Note that the substring 'эт' itself has a low probability of 0.002, but if we have already encountered the letter 'э', then the letter 'т' will follow it with a probability of 0.83.

The total number of both joint and conditional probabilities of two letters in the Russian alphabet, consisting of $33$ letters (excluding 'ё', but including spaces), is equal to $33^2=1089$. For a text of $N$ characters $N(\mathbf{**})=N-1$, and $N(\mathbf{э*})\approx N(\mathbf{э})=P(\mathbf{э})\cdot N$. By the definition of conditional probability: $$P(\mathbf{эт}) = P(\mathbf{э})\cdot P(\mathbf{э}\to \mathbf{т}).$$

Since there are no terminal letters in the language (letters after which there are no other letters), the sum of $P(w_1\to w_2)$ over all $w_2$ in the vocabulary must equal one (there will be some letter after $w_1$). This holds true in the general case as well. If $P(w_1,...,w_{n-1})$ is nonzero, then the sum of $P(w_1,...,w_{n-1}\to w_n)$ over all words $w_n$ in the vocabulary $\mathcal{V}$ is 1.

## Markov Processes

By the definition of conditional probability, the joint probability of the sequence $w_1,...,w_n$ is: $$P(w_1,...,w_n) = P(w_1,...,w_{n-1})\,P(w_1,...,w_{n-1} \to w_n).$$ Applying this relation recursively, it is straightforward to derive the сhain rule for calculating joint probability through conditionals: $$P(w_1,...,w_n) ~=~ P(w_1)\cdot P(w_1\to w_2)\cdot...\cdot P(w_1...w_{n-1} \to w_n) ~=~ \prod^N_{k=1} P(w_1...w_{k-1} \to w_k).$$ This formula is interpreted as follows: first, the letter $w_1$ appears with the probability $P(w_1)$. If this happens, $w_2$ will appear with the probability $P(w_1\to w_2)$, and so on.
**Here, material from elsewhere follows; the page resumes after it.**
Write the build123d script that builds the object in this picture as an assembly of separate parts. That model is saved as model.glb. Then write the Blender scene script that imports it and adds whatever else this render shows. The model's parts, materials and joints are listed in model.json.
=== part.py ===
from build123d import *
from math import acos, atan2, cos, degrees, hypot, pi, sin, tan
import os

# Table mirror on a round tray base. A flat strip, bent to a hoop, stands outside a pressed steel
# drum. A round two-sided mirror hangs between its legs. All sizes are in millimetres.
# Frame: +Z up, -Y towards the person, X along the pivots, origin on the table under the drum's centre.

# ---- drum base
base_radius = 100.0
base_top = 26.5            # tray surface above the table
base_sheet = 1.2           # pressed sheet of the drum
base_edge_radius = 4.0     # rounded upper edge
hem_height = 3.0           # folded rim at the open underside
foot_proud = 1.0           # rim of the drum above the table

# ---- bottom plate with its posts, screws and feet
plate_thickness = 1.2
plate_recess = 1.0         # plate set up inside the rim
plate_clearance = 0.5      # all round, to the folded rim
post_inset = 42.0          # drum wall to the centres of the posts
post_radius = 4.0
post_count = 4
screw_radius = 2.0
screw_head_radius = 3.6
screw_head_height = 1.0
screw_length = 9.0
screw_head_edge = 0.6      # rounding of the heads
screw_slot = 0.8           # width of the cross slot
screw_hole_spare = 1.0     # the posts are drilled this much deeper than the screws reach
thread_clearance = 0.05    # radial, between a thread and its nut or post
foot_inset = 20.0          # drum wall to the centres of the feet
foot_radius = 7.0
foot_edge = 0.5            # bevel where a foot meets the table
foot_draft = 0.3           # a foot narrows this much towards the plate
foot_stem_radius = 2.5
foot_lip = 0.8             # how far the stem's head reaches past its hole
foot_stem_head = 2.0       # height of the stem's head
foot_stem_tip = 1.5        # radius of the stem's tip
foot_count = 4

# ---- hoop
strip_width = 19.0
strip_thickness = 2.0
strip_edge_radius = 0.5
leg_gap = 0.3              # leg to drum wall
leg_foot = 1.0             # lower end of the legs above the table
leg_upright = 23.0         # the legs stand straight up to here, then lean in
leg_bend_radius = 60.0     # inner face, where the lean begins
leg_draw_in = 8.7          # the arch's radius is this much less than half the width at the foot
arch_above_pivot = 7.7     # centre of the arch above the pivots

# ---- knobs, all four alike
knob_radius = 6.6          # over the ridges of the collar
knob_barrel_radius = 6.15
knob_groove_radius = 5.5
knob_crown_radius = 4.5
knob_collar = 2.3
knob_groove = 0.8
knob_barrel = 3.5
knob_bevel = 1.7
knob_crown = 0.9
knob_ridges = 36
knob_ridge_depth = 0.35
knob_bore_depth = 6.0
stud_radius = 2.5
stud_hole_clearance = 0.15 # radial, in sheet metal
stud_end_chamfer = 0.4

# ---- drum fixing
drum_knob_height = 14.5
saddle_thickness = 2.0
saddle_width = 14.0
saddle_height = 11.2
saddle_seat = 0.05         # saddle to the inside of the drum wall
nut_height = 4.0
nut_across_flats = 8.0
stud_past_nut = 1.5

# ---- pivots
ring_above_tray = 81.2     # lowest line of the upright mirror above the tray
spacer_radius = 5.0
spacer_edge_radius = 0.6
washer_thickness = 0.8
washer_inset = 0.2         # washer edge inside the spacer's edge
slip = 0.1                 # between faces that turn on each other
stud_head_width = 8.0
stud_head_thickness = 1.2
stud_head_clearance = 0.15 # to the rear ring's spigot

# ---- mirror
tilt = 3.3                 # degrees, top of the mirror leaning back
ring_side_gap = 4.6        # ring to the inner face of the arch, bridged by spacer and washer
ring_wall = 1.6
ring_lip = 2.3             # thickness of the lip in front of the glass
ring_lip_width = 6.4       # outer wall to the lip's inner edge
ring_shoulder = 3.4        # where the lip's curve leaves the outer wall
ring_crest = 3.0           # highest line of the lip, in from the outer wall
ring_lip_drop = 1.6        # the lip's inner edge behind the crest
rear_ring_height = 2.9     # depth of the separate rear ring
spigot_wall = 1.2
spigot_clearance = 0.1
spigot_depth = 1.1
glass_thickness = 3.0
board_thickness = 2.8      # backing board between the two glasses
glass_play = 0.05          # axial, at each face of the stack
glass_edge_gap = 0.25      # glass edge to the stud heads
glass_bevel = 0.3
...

In Markov random processes the long history is "forgotten," and $$P(w_1,...,w_{n-1} \to w_n) = P(w_{n-k},...,w_{n-1} \to w_n).$$ If the conditional probabilities do not change along the sequence, then such a process is called stationary.

A.Markov considered the simplest case $k=1$, where the joint probability $P(w_1,...,w_n)$ can be expressed through the probabilities $P(w_{k-1}\to w_k)$. Let's provide an example of a slightly more complex case with a history length of $2$: $$P(w_1,...,w_n) = P(w_1)\cdot P(w_1\to w_2) \cdot P(w_1 w_2\to w_3) \cdot P(w_2w_3\to w_4)\cdot...\cdot P(w_{n-1}w_{n-2}\to w_n).$$

Naturally, the properties of "short memory" and "stationarity" are approximations, and their validity is assessed by the performance of models that use these approximations.